» Challenge: Give the data again exactly, from its opening line through the line in which "cut(fingerPanel, fingerSlots), leather(BURNT, 0.5));" appears.

» Data shown:
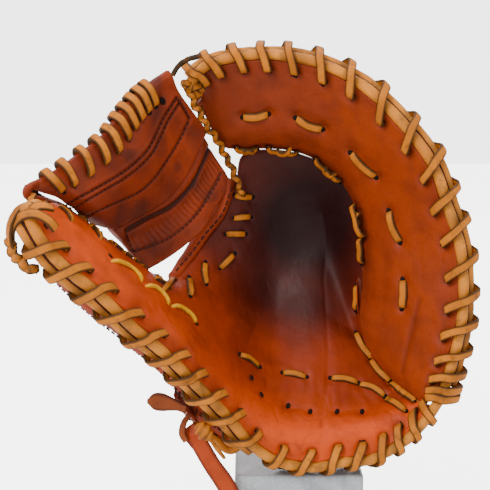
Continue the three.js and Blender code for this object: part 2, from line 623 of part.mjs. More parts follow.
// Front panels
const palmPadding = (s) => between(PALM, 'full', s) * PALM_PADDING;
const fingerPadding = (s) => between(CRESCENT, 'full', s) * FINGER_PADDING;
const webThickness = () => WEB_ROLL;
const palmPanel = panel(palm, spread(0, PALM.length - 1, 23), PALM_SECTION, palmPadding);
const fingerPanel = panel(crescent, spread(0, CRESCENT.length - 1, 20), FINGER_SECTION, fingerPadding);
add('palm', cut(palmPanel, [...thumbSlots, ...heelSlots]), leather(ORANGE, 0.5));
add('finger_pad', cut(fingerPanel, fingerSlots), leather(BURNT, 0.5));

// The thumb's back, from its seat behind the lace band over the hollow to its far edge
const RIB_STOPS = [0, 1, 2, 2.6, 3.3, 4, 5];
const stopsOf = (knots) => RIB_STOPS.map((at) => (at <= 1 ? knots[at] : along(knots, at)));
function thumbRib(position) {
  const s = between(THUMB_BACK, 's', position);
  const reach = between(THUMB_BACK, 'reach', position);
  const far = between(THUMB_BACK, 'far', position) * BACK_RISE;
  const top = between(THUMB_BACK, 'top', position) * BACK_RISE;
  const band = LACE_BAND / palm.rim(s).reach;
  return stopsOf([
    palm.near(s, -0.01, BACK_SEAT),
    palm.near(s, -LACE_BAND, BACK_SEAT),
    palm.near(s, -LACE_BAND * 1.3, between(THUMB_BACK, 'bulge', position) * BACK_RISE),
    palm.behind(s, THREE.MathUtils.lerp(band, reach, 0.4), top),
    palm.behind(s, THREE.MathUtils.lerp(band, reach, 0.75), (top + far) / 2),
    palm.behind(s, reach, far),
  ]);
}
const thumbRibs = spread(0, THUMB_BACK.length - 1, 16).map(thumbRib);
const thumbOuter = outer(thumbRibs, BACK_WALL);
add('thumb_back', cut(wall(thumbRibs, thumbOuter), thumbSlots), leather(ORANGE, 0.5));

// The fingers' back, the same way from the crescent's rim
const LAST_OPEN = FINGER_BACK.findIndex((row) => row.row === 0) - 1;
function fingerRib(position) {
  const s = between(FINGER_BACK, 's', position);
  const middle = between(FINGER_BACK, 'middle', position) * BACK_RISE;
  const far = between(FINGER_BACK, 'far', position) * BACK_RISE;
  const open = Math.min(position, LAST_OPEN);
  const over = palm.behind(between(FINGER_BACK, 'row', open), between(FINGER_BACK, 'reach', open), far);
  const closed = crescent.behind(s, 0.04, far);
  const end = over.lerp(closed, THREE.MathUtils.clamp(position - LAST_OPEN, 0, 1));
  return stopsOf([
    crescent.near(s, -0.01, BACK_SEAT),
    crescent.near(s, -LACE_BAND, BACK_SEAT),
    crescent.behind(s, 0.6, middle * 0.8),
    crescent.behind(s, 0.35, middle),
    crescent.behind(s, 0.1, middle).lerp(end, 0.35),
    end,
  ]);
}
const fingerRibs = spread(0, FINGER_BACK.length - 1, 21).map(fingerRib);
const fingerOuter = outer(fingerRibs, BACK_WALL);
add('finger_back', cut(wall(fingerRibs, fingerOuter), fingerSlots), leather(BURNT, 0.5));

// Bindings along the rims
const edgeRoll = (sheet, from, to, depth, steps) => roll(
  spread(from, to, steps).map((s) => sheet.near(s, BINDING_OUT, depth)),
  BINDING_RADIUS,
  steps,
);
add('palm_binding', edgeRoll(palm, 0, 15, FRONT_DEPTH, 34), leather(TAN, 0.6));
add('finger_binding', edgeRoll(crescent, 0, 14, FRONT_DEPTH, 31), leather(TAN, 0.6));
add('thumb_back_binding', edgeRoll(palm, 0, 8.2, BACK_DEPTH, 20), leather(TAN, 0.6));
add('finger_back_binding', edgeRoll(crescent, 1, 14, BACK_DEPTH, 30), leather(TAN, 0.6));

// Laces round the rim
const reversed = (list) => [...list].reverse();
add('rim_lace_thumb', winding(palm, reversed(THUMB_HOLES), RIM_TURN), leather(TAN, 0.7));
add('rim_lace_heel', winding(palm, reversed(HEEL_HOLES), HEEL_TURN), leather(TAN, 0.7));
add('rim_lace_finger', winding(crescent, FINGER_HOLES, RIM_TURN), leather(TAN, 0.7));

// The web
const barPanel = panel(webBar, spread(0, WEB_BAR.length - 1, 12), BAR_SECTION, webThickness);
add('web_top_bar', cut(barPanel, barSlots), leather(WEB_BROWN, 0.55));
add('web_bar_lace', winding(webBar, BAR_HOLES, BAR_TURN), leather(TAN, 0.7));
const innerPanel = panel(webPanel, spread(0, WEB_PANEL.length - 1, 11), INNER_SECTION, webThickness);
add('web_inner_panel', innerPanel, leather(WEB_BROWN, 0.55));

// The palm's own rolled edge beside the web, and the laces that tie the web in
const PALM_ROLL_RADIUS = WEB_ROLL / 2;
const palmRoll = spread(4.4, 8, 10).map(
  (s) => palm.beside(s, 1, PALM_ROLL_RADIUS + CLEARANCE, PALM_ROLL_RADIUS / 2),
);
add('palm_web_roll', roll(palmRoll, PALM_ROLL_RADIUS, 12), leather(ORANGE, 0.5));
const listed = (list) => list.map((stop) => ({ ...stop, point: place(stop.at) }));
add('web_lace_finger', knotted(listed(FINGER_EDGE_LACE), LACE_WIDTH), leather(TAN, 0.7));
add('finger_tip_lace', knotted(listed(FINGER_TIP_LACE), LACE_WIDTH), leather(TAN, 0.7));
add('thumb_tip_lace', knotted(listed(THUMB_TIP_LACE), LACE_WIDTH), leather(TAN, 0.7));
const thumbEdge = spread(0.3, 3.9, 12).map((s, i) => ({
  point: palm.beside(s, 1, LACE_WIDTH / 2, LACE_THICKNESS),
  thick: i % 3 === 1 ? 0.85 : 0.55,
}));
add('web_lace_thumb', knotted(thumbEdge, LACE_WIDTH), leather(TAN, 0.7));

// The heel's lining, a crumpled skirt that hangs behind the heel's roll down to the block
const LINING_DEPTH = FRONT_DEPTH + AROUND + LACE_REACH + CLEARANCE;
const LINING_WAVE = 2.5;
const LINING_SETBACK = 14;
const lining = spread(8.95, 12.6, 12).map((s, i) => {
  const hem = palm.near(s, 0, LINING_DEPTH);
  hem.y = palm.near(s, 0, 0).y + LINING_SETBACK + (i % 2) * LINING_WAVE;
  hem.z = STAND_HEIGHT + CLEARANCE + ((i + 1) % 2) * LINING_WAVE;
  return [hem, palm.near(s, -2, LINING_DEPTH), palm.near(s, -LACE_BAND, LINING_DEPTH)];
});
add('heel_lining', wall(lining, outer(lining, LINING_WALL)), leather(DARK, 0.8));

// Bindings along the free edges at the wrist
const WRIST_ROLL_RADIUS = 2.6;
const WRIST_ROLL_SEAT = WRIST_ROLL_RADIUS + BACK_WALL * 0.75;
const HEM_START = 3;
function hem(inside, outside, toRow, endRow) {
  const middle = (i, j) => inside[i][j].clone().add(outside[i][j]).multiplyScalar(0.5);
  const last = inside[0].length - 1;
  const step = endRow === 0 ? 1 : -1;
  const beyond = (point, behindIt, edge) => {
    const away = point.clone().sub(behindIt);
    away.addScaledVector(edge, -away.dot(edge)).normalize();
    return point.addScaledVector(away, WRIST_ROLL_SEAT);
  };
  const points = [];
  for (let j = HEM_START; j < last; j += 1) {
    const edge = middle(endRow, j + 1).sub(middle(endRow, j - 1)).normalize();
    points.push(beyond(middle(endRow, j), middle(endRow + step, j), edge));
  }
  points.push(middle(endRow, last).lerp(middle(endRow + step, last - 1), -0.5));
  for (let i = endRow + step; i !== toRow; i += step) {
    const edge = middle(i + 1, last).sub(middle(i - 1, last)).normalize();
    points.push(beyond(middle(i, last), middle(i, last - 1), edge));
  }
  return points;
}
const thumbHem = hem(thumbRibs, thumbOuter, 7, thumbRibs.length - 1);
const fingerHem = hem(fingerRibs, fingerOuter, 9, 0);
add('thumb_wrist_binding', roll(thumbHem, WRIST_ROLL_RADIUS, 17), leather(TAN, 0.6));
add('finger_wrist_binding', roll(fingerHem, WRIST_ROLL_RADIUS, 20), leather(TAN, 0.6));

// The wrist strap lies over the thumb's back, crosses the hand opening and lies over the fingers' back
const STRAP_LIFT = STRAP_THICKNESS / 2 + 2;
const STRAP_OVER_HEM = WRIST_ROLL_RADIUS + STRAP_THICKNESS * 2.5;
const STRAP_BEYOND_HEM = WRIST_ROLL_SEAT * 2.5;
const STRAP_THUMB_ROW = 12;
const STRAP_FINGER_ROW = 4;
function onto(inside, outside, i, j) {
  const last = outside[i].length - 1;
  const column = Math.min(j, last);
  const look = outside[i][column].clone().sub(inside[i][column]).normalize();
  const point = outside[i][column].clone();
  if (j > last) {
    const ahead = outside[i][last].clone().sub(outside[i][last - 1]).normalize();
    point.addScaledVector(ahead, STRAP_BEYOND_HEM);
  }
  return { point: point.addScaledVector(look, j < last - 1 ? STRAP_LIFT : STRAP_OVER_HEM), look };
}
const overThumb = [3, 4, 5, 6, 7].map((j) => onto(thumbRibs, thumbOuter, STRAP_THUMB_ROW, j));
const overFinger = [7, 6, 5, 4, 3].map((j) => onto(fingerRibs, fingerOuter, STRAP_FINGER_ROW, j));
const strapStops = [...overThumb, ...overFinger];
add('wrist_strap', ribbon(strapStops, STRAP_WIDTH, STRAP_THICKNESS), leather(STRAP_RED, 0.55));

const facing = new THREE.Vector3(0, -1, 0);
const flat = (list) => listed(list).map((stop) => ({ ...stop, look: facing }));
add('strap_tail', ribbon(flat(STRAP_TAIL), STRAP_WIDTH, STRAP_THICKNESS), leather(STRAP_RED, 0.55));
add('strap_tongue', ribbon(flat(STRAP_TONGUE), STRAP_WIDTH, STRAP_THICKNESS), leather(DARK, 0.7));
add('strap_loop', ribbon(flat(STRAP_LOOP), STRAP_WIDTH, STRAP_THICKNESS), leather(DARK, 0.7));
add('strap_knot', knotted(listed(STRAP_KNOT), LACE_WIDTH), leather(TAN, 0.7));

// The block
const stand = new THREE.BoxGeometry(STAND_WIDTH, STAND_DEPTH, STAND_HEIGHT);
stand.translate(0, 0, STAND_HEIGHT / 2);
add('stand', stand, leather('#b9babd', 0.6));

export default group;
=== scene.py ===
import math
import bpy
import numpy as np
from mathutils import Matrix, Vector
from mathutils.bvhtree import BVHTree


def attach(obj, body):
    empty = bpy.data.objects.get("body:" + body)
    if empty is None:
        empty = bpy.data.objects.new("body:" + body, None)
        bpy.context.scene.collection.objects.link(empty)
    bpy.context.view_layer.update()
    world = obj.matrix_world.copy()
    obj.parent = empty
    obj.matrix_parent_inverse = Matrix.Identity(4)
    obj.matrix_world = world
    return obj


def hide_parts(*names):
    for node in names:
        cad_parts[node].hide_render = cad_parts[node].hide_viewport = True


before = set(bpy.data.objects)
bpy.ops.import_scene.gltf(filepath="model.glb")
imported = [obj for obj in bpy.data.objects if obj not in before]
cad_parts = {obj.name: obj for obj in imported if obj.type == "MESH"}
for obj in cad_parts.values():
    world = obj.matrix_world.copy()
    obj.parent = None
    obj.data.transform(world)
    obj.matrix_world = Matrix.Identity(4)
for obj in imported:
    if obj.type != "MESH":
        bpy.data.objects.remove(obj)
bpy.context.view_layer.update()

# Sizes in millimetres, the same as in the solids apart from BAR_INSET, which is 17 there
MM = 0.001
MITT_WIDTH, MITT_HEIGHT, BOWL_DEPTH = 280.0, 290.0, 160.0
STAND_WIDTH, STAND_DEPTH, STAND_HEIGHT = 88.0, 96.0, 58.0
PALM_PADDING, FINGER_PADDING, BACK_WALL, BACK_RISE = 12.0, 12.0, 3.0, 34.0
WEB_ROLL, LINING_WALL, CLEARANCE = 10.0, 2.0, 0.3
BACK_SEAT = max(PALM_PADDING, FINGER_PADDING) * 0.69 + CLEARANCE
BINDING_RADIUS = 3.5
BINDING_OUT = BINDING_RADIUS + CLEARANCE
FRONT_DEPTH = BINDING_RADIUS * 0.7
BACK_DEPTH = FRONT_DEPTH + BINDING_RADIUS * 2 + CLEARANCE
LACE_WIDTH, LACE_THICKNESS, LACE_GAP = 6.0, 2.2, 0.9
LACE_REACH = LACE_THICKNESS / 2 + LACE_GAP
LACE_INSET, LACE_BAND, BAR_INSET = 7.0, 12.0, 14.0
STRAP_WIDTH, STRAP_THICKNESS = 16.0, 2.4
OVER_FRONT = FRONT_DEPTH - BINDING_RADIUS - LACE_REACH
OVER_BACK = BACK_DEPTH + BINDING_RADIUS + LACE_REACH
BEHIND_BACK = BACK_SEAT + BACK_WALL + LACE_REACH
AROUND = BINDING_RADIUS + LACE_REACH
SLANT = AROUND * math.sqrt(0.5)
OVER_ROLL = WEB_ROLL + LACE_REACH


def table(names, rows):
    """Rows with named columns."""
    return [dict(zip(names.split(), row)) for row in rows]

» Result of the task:
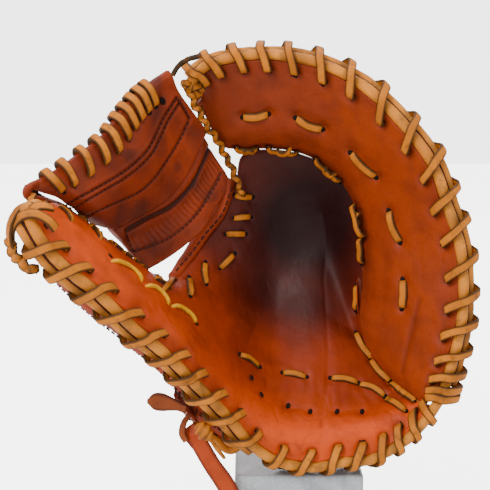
Continue the three.js and Blender code for this object: part 2, from line 623 of part.mjs. More parts follow.
// Front panels
const palmPadding = (s) => between(PALM, 'full', s) * PALM_PADDING;
const fingerPadding = (s) => between(CRESCENT, 'full', s) * FINGER_PADDING;
const webThickness = () => WEB_ROLL;
const palmPanel = panel(palm, spread(0, PALM.length - 1, 23), PALM_SECTION, palmPadding);
const fingerPanel = panel(crescent, spread(0, CRESCENT.length - 1, 20), FINGER_SECTION, fingerPadding);
add('palm', cut(palmPanel, [...thumbSlots, ...heelSlots]), leather(ORANGE, 0.5));
add('finger_pad', cut(fingerPanel, fingerSlots), leather(BURNT, 0.5));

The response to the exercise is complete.